Suddenly one of them spotted Minnie and Elizabella and started walking towards them. Her walk was so smooth it was almost as if she was on wheels. A giant, terrifying smile was forming on her face, getting bigger and wider as she got closer to the girls until it was so big, Elizabella thought the Nutriicorp woman might inhale and swallow them up whole, like a whale eating krill.
“You ladies look very intelligent,” she said. “Have these MonteNutriicorpee Carlos.” She handed over the biscuits. Elizabella and Minnie stare
d at her, suspiciously, then down at the biscuits.

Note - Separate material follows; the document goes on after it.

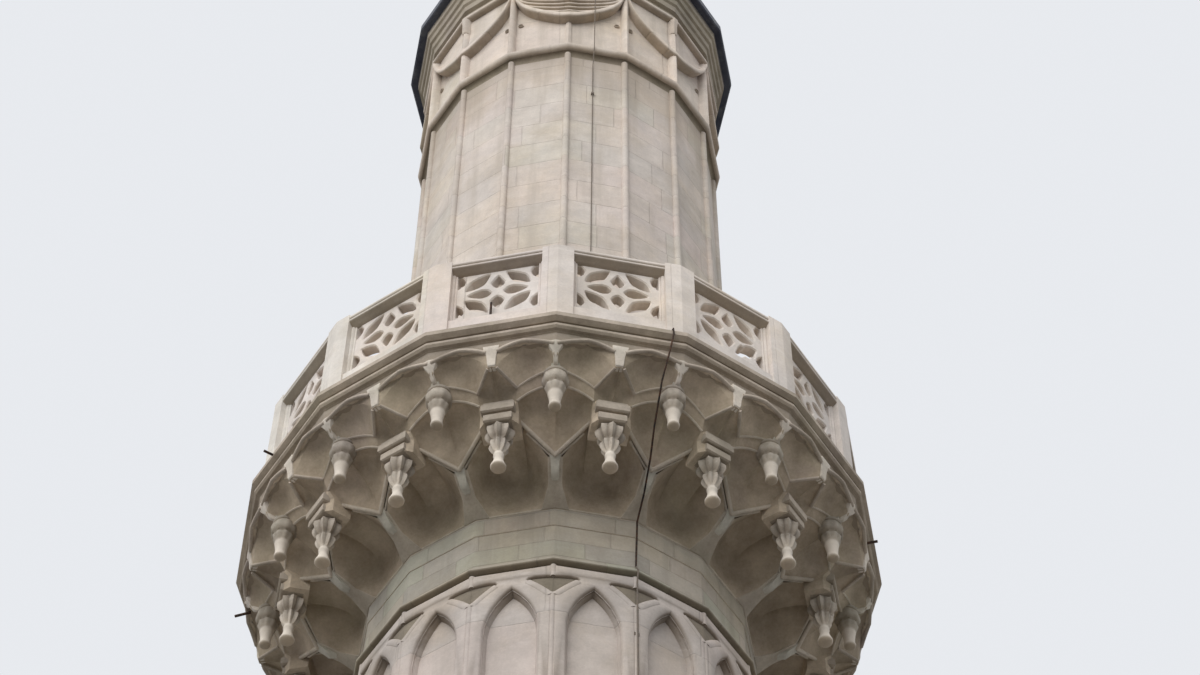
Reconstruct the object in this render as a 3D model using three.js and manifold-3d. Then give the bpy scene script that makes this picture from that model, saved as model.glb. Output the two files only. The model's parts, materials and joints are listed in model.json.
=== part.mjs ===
// A sixteen-sided stone minaret with one balcony, from its square base to the finial.
// Millimetres, +Z up, origin at the centre of the base on the ground, corner 0 towards -Y.
import * as THREE from 'three';
import { mergeVertices } from 'three/addons/utils/BufferGeometryUtils.js';
import { ConvexGeometry } from 'three/addons/geometries/ConvexGeometry.js';
import Module from 'manifold-3d';

const wasm = await Module();
wasm.setup();

// Driving dimensions: plan. Radii of the sixteen-sided rings are measured to their corners.
const SIDES = 16;
const STEP = (2 * Math.PI) / SIDES;
const GAP = 0.3;
const SHAFT_RADIUS = 1304;
const SHAFT_CORE_RADIUS = 980;
const SHAFT_RIB_RADIUS = 45;
const BAND_RADIUS = 1350;
const PETEK_RADIUS = 1250;
const PETEK_CORE_RADIUS = 930;
const PETEK_RIB_RADIUS = 27;
const CORNICE_RADIUS = 2282;
const CORNICE_ROLL_RADIUS = 2222;
const EAVE_RADIUS = 1482;
const BASE_WIDTH = 3500;
const BASE_CORE_WIDTH = 1900;
const PLINTH_WIDTH = 3860;

// Driving dimensions: levels above the ground
const PLINTH_TOP = 300;
const BASE_TOP = 3500;
const BASE_CORNICE_TOP = 3800;
const TRANSITION_TOP = 5600;
const FOOT_RING_TOP = 5850;
const SLIT_BOTTOM = 9800;
const SLIT_HEIGHT = 650;
const BALCONY_FLOOR = 17000;
const CORNICE_BOTTOM = BALCONY_FLOOR - 220;
const UPPER_TIER_BOTTOM = BALCONY_FLOOR - 415;
const LOWER_TIER_BOTTOM = BALCONY_FLOOR - 1010;
const ARCADE_RING_TOP = BALCONY_FLOOR - 1475;
const ARCADE_RING_BOTTOM = BALCONY_FLOOR - 1535;
const ARCADE_BOTTOM = BALCONY_FLOOR - 2900;
const PETEK_RING_BOTTOM = BALCONY_FLOOR + 5490;
const PETEK_RING_TOP = BALCONY_FLOOR + 5620;
const FRIEZE_TOP = BALCONY_FLOOR + 6820;
const EAVE_BOTTOM = BALCONY_FLOOR + 7270;
const EAVE_TOP = BALCONY_FLOOR + 7350;
const ROOF_TOP = EAVE_TOP + 4500;
const FINIAL_HEIGHT = 1500;

// Driving dimensions: parapet
const PARAPET_HEIGHT = 940;
const PARAPET_PLINTH_HEIGHT = 215;
const POST_RADIUS = 2215;
const POST_HALF_WIDTH = 112;
const POST_DEPTH = 180;
const PANEL_APOTHEM = 2133;
const PANEL_THICKNESS = 90;
const RAIL_HEIGHT = 120;
const RAIL_OVERHANG = 35;

// Driving dimensions: doors, slits and blind arches
const BASE_DOOR_WIDTH = 820;
const BASE_DOOR_HEIGHT = 1950;
const BALCONY_DOOR_WIDTH = 600;
const BALCONY_DOOR_HEIGHT = 1750;
const DOOR_THICKNESS = 60;
const SLIT_WIDTH = 180;
const ARCH_HALF_WIDTH = 172;
const ARCH_RISE = 410;
const ARCH_APEX = BALCONY_FLOOR - 1715;
const ARCH_RECESS = 45;

// Materials
const stone = new THREE.MeshStandardMaterial({ color: 0xcdc3b7, roughness: 0.9, metalness: 0 });
const paleStone = new THREE.MeshStandardMaterial({ color: 0xd8cfc5, roughness: 0.88, metalness: 0 });
const carvedStone = new THREE.MeshStandardMaterial({ color: 0xbdb3a4, roughness: 0.92, metalness: 0 });
const lead = new THREE.MeshStandardMaterial({ color: 0x3b3f48, roughness: 0.55, metalness: 0.6 });
const oak = new THREE.MeshStandardMaterial({ color: 0x5c4230, roughness: 0.75, metalness: 0 });
const gilt = new THREE.MeshStandardMaterial({ color: 0xb08d3c, roughness: 0.35, metalness: 1 });

const group = new THREE.Group();

function addMesh(name, geometry, material) {
  const mesh = new THREE.Mesh(geometry, material);
  mesh.name = name;
  group.add(mesh);
}

// Shared vertices, positions only
function merged(geometry) {
  const plain = geometry.index ? geometry.toNonIndexed() : geometry;
  plain.deleteAttribute('normal');
  plain.deleteAttribute('uv');
  return mergeVertices(plain, 0.01);
}

function toSolid(geometry) {
  const plain = merged(geometry);
  return new wasm.Manifold(new wasm.Mesh({
    numProp: 3,
    vertProperties: new Float32Array(plain.attributes.position.array),
    triVerts: new Uint32Array(plain.index.array),
  }));
}

function toGeometry(solid) {
  const mesh = solid.getMesh();
  const geometry = new THREE.BufferGeometry();
  geometry.setAttribute('position', new THREE.BufferAttribute(new Float32Array(mesh.vertProperties), 3));
  geometry.setIndex(new THREE.BufferAttribute(new Uint32Array(mesh.triVerts), 1));
  return geometry;
}

function cut(geometry, tools) {
  return toGeometry(tools.map(toSolid).reduce((solid, tool) => solid.subtract(tool), toSolid(geometry)));
}

function joined(geometries) {
  return toGeometry(geometries.map(toSolid).reduce((whole, solid) => whole.add(solid)));
}

// A place in plan, counted in corners from corner 0 at -Y towards +X
function around(radius, corner) {
  return new THREE.Vector2(radius * Math.sin(corner * STEP), -radius * Math.cos(corner * STEP));
}

// A copy of a geometry modelled facing -Y, turned to another corner
function turned(geometry, corner) {
  return geometry.clone().rotateZ(corner * STEP);
}

function allCorners(offset = 0) {
  return Array.from({ length: SIDES }, (_, k) => k + offset);
}

function extruded(shape, bottom, top) {
  const geometry = new THREE.ExtrudeGeometry(shape, { depth: top - bottom, bevelEnabled: false });
  return geometry.translate(0, 0, bottom);
}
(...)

“Dis ban’t be dood,” said Minnie, quietly under her breath. Elizabella nodded in agreement.
But they were only human girls. It was hard to turn down free biscuits. Surely they wouldn’t poison us, thought Elizabella. Even if they were that evil, it would be a disaster for their profits. The girls started to eat them as they walked away.
They didn’t realise that they now had big, shiny stickers stuck on their backs that said I’M A NUTRIICORP KID.
At lunchtime, Mr Gobblefrump was by the monkey bars in the playground. Where there was just yesterday a rickety old bit of metal, cordoned off with tape, there was now a brand-new set of monkey bars that appeared so sturdy Mr Gobblefrump himself thought he could have a go on them. He did rather wish every single bar didn’t say THIS IS A NUTRIICORP BAR on it, however, this was the sacrifice he’d had to make. It really devastated him to let Miss Duck go and allow Bilby Creek Primary to be completely branded by Nutriicorp like a sports arena. But if it meant new textbooks, safe monkey bars and not rationing tea bags in the staffroom, it would have to be this way. He hoped the children would come to understand one day. Some of the children did seem, well, not happy exactly, but somewhat . . . changed?
“Mr Gobblefrump, Mr Gobblefrump.” He realised Samuel from Kindy was tugging on one of his trouser legs in a slow, deliberate rhythm and speaking in a dull monotone. “Thank you for bringing Nutriicorp into our lives.”
He peered down at Samuel.
“You’re welcome,” he said with a smile, although something about the way the child had spoken didn’t seem quite right . . .
Elizabella and Minnie had witnessed this exchange and looked at each other, worried. They kept watching.
Mr Gobblefrump saw a passing Nutriicorp worker in tan slacks and a blazer and a big smile. He stopped her in her tracks. Was this the woman who had been in his office? It was hard to tell. All the Nutriicorp women looked very similar to one another. The men did too.